About this webinar
Digital pathology is growing exponentially year by year since the first whole slide scanner was introduced in 1990. Initially within the UK, the market was mainly centered on research facilities, but the advantages are now being recognized within the clinical market and in particular within the National Health Service (NHS). The ever dwindling numbers of consultant histopathologists calls for innovative ways to fully utilize the current future workforce, and digital pathology is seen as one of those ways.
The implementation of digital pathology brings with it a number of advantages in terms of manipulation of the whole slide images, as well as remote access and collaboration. However, with this also comes some challenges that need to be overcome to allow a smooth transition to digital pathology from glass slides. Choosing a scanner itself is a difficult decision, as there are many whole slide scanners available in this ever-growing market today with differing features, capacity and speeds.
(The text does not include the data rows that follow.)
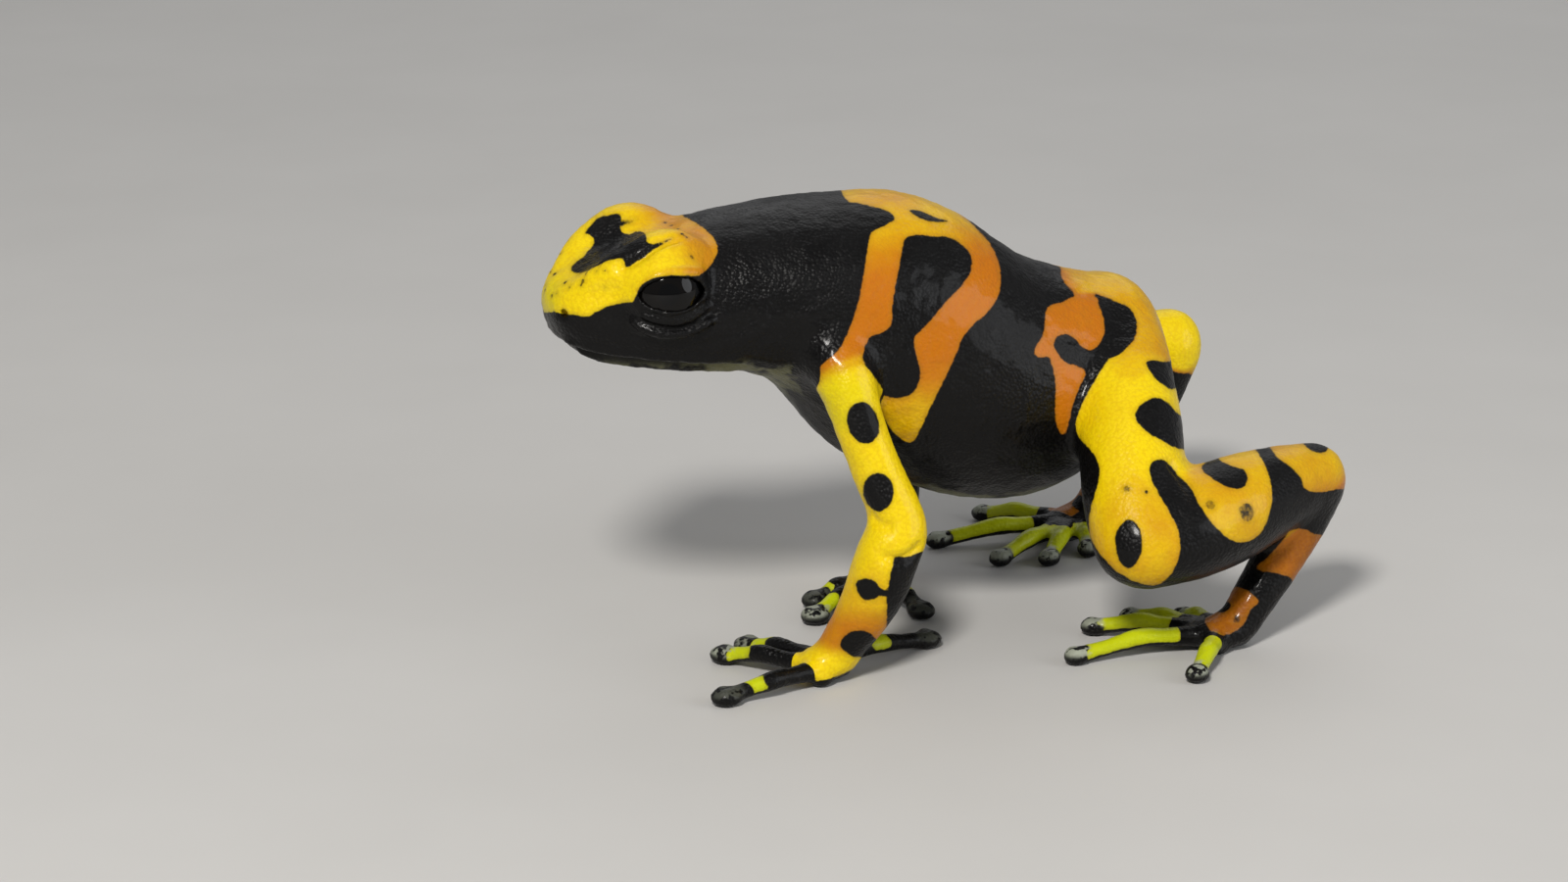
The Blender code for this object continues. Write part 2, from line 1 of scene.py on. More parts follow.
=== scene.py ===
# %% [markdown]
# # A yellow-banded poison frog, standing still
# The frog is about as long as a thumb joint. Its solids were cut from one melted body, node by node,
# so this lesson makes one finer skin over all of them, paints the bands on it and gives it wet, grainy skin.
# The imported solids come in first, because the skin has to sit exactly where they are.

# %% load the solids
import math

import bmesh
import bpy
import numpy as np
from mathutils import Matrix, Vector, noise
from mathutils.bvhtree import BVHTree


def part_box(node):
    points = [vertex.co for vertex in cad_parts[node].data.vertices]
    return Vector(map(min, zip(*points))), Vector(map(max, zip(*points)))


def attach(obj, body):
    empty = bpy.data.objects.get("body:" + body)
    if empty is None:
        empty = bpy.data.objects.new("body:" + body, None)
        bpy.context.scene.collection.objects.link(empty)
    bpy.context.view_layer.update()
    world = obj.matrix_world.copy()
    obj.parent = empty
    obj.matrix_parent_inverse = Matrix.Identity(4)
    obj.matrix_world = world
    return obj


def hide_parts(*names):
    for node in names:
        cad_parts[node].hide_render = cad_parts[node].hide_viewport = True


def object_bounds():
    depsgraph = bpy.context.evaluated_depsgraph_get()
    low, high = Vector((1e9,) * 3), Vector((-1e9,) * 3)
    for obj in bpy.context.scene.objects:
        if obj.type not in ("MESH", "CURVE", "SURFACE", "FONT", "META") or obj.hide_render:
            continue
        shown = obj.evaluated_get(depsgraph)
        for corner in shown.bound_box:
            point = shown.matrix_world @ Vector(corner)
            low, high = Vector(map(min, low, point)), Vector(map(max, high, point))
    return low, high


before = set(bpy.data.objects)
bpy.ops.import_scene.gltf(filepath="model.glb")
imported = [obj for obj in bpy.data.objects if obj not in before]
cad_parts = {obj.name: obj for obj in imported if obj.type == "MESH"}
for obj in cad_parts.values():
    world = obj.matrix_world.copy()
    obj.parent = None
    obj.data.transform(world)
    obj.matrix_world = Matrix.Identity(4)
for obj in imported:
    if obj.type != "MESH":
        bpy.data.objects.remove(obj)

MM = 0.001
cad_low, cad_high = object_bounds()


def box_sides(low, high):
    """Length, width and height of a box in millimetres."""
    return [round((b - a) / MM, 1) for a, b in zip(low, high)]


print("solids:", len(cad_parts), "box in mm:", box_sides(cad_low, cad_high))

# %% [markdown]
# ## A frog-sized frame of reference
# A frog is easiest to shape in millimetres, facing -X with its left side at -Y and the floor at 0.
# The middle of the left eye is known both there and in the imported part, so their difference is the shift
# between the two. Every finished mesh is moved by that shift and scaled to metres at the end.
# A place is written with its distance from the frog's middle, and is put on its left or on its right.

# %% frog millimetres
EYE_AT = (-19.25, 3.6, 21.57)


def sided(point, side):
    """The point on the left (-1) or the right (+1)."""
    return (point[0], side * point[1], *point[2:])


eye_low, eye_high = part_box("eye_left")
SHIFT = np.array((eye_low + eye_high) / 2) / MM - np.array(sided(EYE_AT, -1))
print("shift in mm:", SHIFT.round(3))

# %% [markdown]
# ## The photographer's place
# A long lens sees the frog from its left, twenty degrees round towards its nose and seventeen degrees up.
# Keeping that view as plain vectors lets later cells ask where a spot of the frog lies in the picture,
# and the other way round, which is how the bands are laid out.

# %% line of sight
LOOK_ROUND = math.radians(-20.0)
LOOK_DOWN = math.radians(17.0)
LENS = 100.0
SENSOR_WIDTH = 36.0
PICTURE = (1600, 900)
PIXELS_PER_MM = 18.0
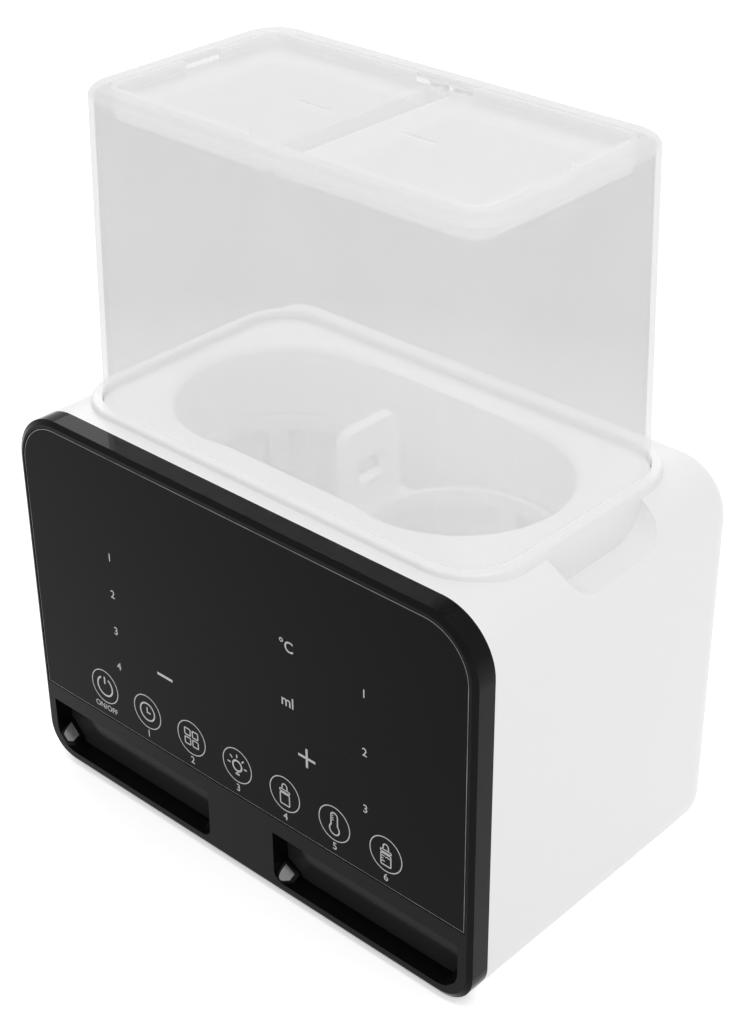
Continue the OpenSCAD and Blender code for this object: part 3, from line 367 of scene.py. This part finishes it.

This presentation will discuss:
- why digital pathology is the way forward
- the features to look out for when purchasing a slide scanner
- how to overcome obstacles during a digital pathology implementation
- what the future holds for digital pathology
About the presenter
In June 2020, Robert Turner joined the Hamamatsu Photonics UK's NanoZoomer team as an Application Engineer. Previously he was employed with the NHS for 15 years, the last 7 of those as a biomedical scientist within cellular pathology. While in this position, he was the technical lead for the implementation of digital pathology, along with two different scanner platforms.
Robert has experience carrying out validation of whole slide scanners in a clinical setting, and knowledge of the key features to look out for when choosing a digital pathology solution. In his opinion, digital pathology is the future for histologists and he is excited to be a part of the journey with Hamamatsu Photonics UK.